# DESCRIPTION OF THE TASK:
All lines in the data bearing the string "behaviour" should be identified and copied.

# DATA:

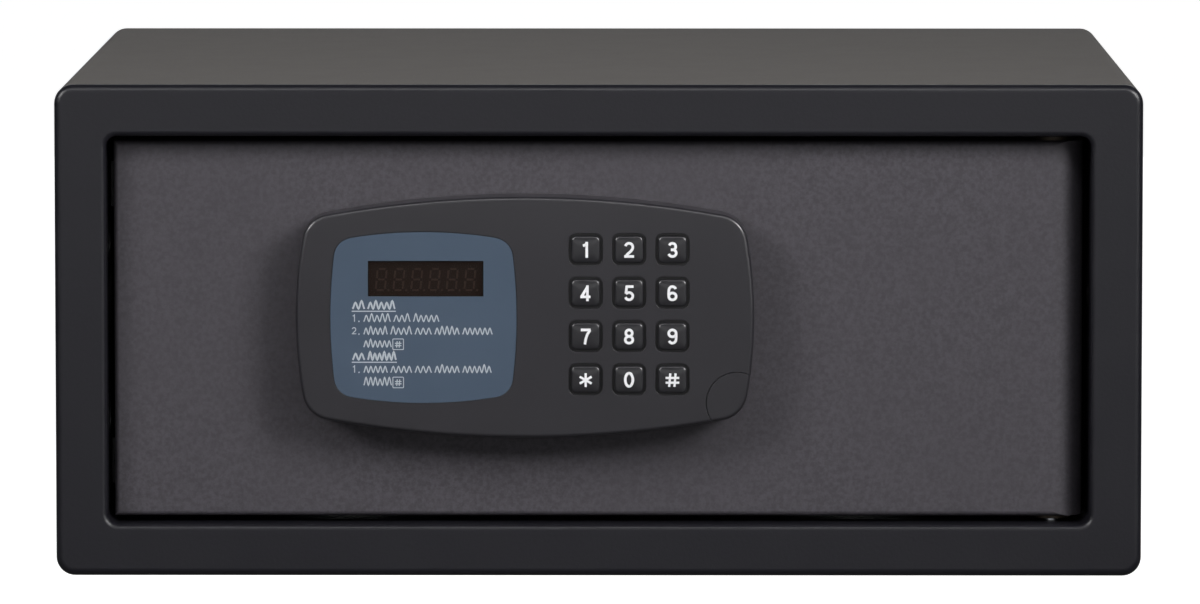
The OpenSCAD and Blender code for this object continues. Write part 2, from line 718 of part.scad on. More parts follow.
module batteries() color([0.2, 0.35, 0.3]) for (i = [0:3]) {
    up = i % 2 == 0;
    round_z(cell_xs[i], cell_dc, cell_z0 + (up ? 0 : 1), cell_z0 + cell_len - (up ? 1 : 0), cell_r);
    round_z(cell_xs[i], cell_dc, up ? cell_z0 + cell_len - 1 : cell_z0,
        up ? cell_z0 + cell_len : cell_z0 + 1, 2.7);
}

// Flat contact at each plus pole and a cone spring's envelope at each minus pole
module battery_contacts() color([0.8, 0.78, 0.72]) for (i = [0:3]) {
    up = i % 2 == 0;
    low = cell_z0 - spring_h;
    high = cell_z0 + cell_len + spring_h;
    for (z = up ? [low, high - spring_h] : [low + spring_h - contact_t, high - contact_t])
        block(cell_xs[i] - 5.5, cell_xs[i] + 5.5, cell_dc - 5, cell_dc + 5, z, z + contact_t);
    translate([cell_xs[i], front_y + cell_dc, up ? low + contact_t : cell_z0 + cell_len])
        cylinder(r1 = up ? 5 : 3.4, r2 = up ? 3.4 : 5, h = spring_h - contact_t);
}

module battery_cover() color([0.13, 0.13, 0.14]) difference() {
    slab(cover_d, door_d1) limits(lid_box, 4 - lid_fit, -lid_fit);
    slab(door_d1 - 0.8, door_d1 + 1) translate([(lid_box[0] + lid_box[1]) / 2, lid_box[3] - 9])
        rounded(18, 8, 3.9);
}

// A tube along a route of [x, depth, z] points
function unit(v) = v / norm(v);
module tube(route, r, sides = 8) {
    n = len(route);
    rings = [for (i = [0:n - 1]) let(
            t = unit(route[min(i + 1, n - 1)] - route[max(i - 1, 0)]),
            u = unit(cross(t, abs(t[1]) > 0.9 ? [1, 0, 0] : [0, 1, 0])),
            v = cross(t, u))
        for (k = [0:sides - 1]) let(a = 360 * k / sides)
            [route[i][0], front_y + route[i][1], route[i][2]] + r * (cos(a) * u + sin(a) * v)];
    polyhedron(rings, concat([[for (k = [0:sides - 1]) k]],
        [[for (k = [sides - 1:-1:0]) (n - 1) * sides + k]],
        [for (i = [0:n - 2], k = [0:sides - 1]) let(q = (k + 1) % sides)
            [(i + 1) * sides + k, (i + 1) * sides + q, i * sides + q, i * sides + k]]));
}

module wiring_leads() color([0.7, 0.1, 0.1]) {
    last = len(motor_route) - 1;
    for (s = [-1, 1]) {
        tube([for (p = battery_route) p + [0, 0, 0.9] * s], lead_r);
        tube([for (i = [0:last])
            motor_route[i] + [i == 0 || i == last ? 0 : 0.6, 0.8, 0.4] * s], lead_r);
    }
}

// Flat cable from the keypad board, through the door, to the main board's lower socket
module ribbon_cable() color([0.75, 0.75, 0.76]) translate([ribbon_x, front_y, 0])
    rotate([90, 0, 90]) linear_extrude(ribbon_w) {
        last = ribbon_path[len(ribbon_path) - 1];
        polygon(concat([for (i = [0:len(ribbon_path) - 1])
                ribbon_path[i] + ribbon_t / 2 * side_way(i)],
            turned([for (i = [0:len(ribbon_path) - 1])
                ribbon_path[i] - ribbon_t / 2 * side_way(i)])));
        translate([last[0] - ribbon_t / 2, last[1] - e])
            square([ribbon_end - last[0] + ribbon_t / 2, 1.5]);
    }

// Direction across the ribbon at one point of its path, on the lower right side
function side_way(i) = let(
        t = unit(ribbon_path[min(i + 1, len(ribbon_path) - 1)] - ribbon_path[max(i - 1, 0)]))
    [t[1], -t[0]];

// ---------- control panel ----------

module panel_shape(inset = 0) polygon(panel_outline(inset));

module key_place(i) translate([key_x0 + key_dx * (i % 3), 0, key_z0 - key_dz * floor(i / 3)])
    children();

module key_outline(grow, r) for (i = [0:11])
    translate([key_x0 + key_dx * (i % 3), key_z0 - key_dz * floor(i / 3)])
        rounded(key_w + 2 * grow, key_h + 2 * grow, r);

module cap_disc(r) translate([cap_x, cap_z]) circle(r);

module panel_body() {
    slab(panel_d0 + panel_edge_r, panel_d1) panel_shape();
    loft([for (q = edge_rings(panel_d0, panel_edge_r)) [panel_outline(q[0]), q[1]]]);
}

module panel_housing() color([0.17, 0.17, 0.18]) difference() {
    union() {
        difference() {
            panel_body();
            slab(panel_in, panel_d1 + 1) panel_shape(panel_t);
        }
        for (p = panel_bosses) rod(p[0], p[1], panel_in - e, panel_d1, boss_r);
        // walls and floor of the cap's recess
        slab(panel_in - e, floor_d1) intersection() {
            panel_shape(e);
            cap_disc(cap_r + 1.6);
        }
    }
    slab(panel_d0 - 1, floor_d0) cap_disc(cap_r);
    rod(cap_x, cap_z, floor_d0 - 1, floor_d1 + 1, cap_pin_r + seated);
    rod(lock_x, lock_z, floor_d0 - 1, floor_d1 + 1, plug_r + 0.1);
    for (p = panel_bosses) rod(p[0], p[1], -3, panel_d1 + 1, screw_r + seated);
    slab(panel_d0 - 1, panel_d0 + label_inset) polygon(label_outline(-0.2));
    slab(panel_d0 - 1, panel_in + 1) {
        translate([window_x, window_z]) square([window_w + 0.6, window_h + 0.6], center = true);
        key_outline(key_gap, key_r + key_gap);
    }
}

module panel_gasket() color([0.05, 0.05, 0.05]) difference() {
    slab(panel_d1, door_d0) panel_shape(0.9);
    panel_holes(panel_d1 - 1, door_d0 + 1);
}

module label_plate() color([0.27, 0.34, 0.42]) difference() {
    slab(panel_d0 + label_inset - label_t, panel_d0 + label_inset) polygon(label_outline());
    slab(panel_d0 - 1, panel_d0 + 1)
        translate([window_x, window_z]) square([window_w, window_h], center = true);
}

module display_window() color([0.1, 0.06, 0.05]) {
    slab(panel_d0 + 0.7, panel_in) translate([window_x, window_z])
        square([window_w + 0.2, window_h + 0.2], center = true);
    slab(panel_in, panel_in + 1) translate([window_x, window_z])
        square([window_w + 4.4, window_h + 4.4], center = true);
}

module display_module() color([0.14, 0.12, 0.12]) {
    slab(panel_in + 1.1, 1) translate([window_x, window_z])
        square([window_w + 4, window_h + 5], center = true);
    slab(1, 2.6) translate([window_x, window_z])
        square([window_w + 12, window_h + 12], center = true);
}

module keypad_board() color([0.08, 0.3, 0.16]) slab(mat_d1, -0.4) limits(pad_box, 1);

// Mat with a collapsing dome under each key
module keypad_mat() color([0.35, 0.35, 0.36]) {
    slab(mat_d0, mat_d1) limits(pad_box, 1);
    for (i = [0:11]) key_place(i) translate([0, front_y + key_back + key_flange_t, 0])
        rotate([-90, 0, 0]) cylinder(r1 = 2, r2 = 3.6, h = mat_d0 - key_back - key_flange_t + e);
}

module key(i) color([0.18, 0.18, 0.19]) key_place(i) {
    loft([
        [rounded_outline([0, 0], key_w, key_h, key_r), key_back],
        [rounded_outline([0, 0], key_w, key_h, key_r), key_front + 1],
        [rounded_outline([0, 0], key_w - 0.4, key_h - 0.4, key_r - 0.2), key_front + 0.45],
        [rounded_outline([0, 0], key_w - 1.2, key_h - 1.2, key_r - 0.5), key_front + 0.15],
        [rounded_outline([0, 0], key_w - 3, key_h - 3, key_r - 0.7), key_front]]);
    slab(key_back, key_back + key_flange_t)
        rounded(key_w + 2 * key_flange, key_h + 2 * key_flange, key_r + key_flange);
}

module corner_cap() color([0.17, 0.17, 0.18]) difference() {
    intersection() {
        union() {
            slab(panel_d0 + panel_edge_r, panel_d0 + cap_t) panel_shape();
            loft([for (q = edge_rings(panel_d0, panel_edge_r)) [panel_outline(q[0]), q[1]]]);
        }
        rod(cap_x, cap_z, panel_d0 - 1, panel_d0 + cap_t, cap_r - cap_gap);
    }
    rod(cap_x, cap_z, panel_d0 + 1, panel_d0 + cap_t + 1, cap_pin_r + running);
}

module cap_pivot() color([0.75, 0.75, 0.77])
    rod(cap_x, cap_z, panel_d0 + 1.1, floor_d1 + 0.9, cap_pin_r);

// ---------- override lock ----------

module override_housing() color([0.72, 0.72, 0.74]) difference() {
    rod(lock_x, lock_z, lock_d0, lock_d1, lock_r);
    rod(lock_x, lock_z, lock_d0 - 1, lock_d1 + 1, plug_r + running);
}

module lock_nut() color([0.7, 0.7, 0.72]) difference() {
    translate([lock_x, front_y + plate_d1, lock_z]) rotate([-90, 0, 0])
        cylinder(r = 9.6, h = nut_t, $fn = 6);
    rod(lock_x, lock_z, plate_d1 - 1, plate_d1 + nut_t + 1, lock_r + seated);
}

module override_plug() color([0.8, 0.72, 0.45]) difference() {
    union() {
        rod(lock_x, lock_z, floor_d0 + 0.4, lock_d1 + 0.2, plug_r);
        rod(lock_x, lock_z, lock_d1 + 0.2, bar_d1, tail_r);
    }
    block(lock_x - 0.7, lock_x + 0.7, floor_d0, floor_d0 + 14, lock_z - 3, lock_z + 3);
}

module override_cam() color([0.74, 0.74, 0.76]) difference() {
    slab(bar_d0, bar_d1) translate([lock_x, lock_z]) rotate([0, 0, cam_dir]) {
        circle(tail_r + 2.6);
        translate([0, -cam_w / 2]) square([cam_len, cam_w]);
        translate([cam_len, 0]) circle(cam_w / 2);
    }
    rod(lock_x, lock_z, bar_d0 - 1, bar_d1 + 1, tail_r + seated);
}

module cam_screw() color([0.7, 0.7, 0.72]) difference() {
    rod(lock_x, lock_z, bar_d1, bar_d1 + 1.8, tail_r + 1);
    block(lock_x - 3, lock_x + 3, bar_d1 + 1.1, bar_d1 + 3, lock_z - 0.5, lock_z + 0.5);
}

cabinet_shell();
front_frame();
rear_panel();
floor_mat();
keeper_plate();
hinge_brackets();
hinge_pins();
door_stops();
stop_bumpers();
door_skin();
door_cover();
cover_standoffs();
cover_screws();
hinge_bushes();
mechanism_plate();
panel_screws();
guide_screws();
bolt_bushes();
lock_bolts();
bolt_carriage();
bolt_nuts();
gear_housing();
motor();
drive_pinion();
main_board();
board_components();
microswitches();
battery_holder();
batteries();
battery_contacts();
battery_cover();
wiring_leads();
ribbon_cable();
panel_housing();
panel_gasket();
label_plate();
display_window();
display_module();
keypad_board();
keypad_mat();
corner_cap();
cap_pivot();
override_housing();
lock_nut();
override_plug();
override_cam();
cam_screw();
for (i = [0:len(KEYS) - 1]) key(i);
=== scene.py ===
"""Looks, light and camera for the in-room safe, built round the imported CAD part.

Outlines are drawn in millimetres as (x, z) seen from the front, and a depth is measured inwards from
the front frame's face, as in the part's own source. Everything in the scene itself is in metres.
"""

import json
import math
import random

import bmesh
import bpy
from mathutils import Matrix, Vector
from mathutils.geometry import delaunay_2d_cdt


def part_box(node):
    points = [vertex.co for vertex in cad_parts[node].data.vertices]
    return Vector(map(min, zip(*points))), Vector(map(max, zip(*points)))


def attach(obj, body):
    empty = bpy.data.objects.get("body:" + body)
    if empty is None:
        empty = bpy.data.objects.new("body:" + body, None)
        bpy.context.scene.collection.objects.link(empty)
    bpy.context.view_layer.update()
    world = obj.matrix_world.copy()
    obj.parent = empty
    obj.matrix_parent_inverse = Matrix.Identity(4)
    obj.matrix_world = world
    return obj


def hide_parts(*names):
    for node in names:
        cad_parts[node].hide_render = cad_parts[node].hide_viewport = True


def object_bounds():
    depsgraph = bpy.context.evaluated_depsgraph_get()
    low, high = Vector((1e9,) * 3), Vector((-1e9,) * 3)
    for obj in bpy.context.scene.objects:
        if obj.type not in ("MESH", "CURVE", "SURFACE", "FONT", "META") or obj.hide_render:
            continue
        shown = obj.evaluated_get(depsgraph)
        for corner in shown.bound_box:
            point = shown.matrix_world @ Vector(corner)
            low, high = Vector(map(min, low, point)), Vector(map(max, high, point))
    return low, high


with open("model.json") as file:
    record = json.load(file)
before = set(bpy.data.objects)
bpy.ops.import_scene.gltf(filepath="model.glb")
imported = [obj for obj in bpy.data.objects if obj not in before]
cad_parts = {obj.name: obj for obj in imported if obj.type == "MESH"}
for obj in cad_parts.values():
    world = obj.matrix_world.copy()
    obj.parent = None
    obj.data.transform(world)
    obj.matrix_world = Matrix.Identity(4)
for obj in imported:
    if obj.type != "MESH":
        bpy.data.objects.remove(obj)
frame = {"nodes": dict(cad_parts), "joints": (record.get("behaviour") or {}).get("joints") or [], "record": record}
CAD_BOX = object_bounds()
MM = 0.001
NODES = frame["nodes"]
RECORD = frame["record"]
BODY_OF = {n: b for b, nodes in RECORD["behaviour"]["bodies"].items() for n in nodes}
SLOT_OF = {s["node"]: s["material_slot"] for s in RECORD["subparts"]}
JOINTS = {j["name"]: j for j in frame["joints"]}
FACE_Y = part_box("front_frame")[0].y          # the frame's face, depth 0


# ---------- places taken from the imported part, in millimetres ----------

def middle(node):
    """Centre of a node's box as (x, z)."""
    lo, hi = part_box(node)
    return (lo.x + hi.x) / 2 / MM, (lo.z + hi.z) / 2 / MM


def axis_of(joint):
    """Place of a joint's axis as (x, z)."""
    x, _, z = JOINTS[joint]["pos_m"]
    return x / MM, z / MM


def depth_of(y):
    return (y - FACE_Y) / MM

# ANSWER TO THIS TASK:
frame = {"nodes": dict(cad_parts), "joints": (record.get("behaviour") or {}).get("joints") or [], "record": record}
BODY_OF = {n: b for b, nodes in RECORD["behaviour"]["bodies"].items() for n in nodes}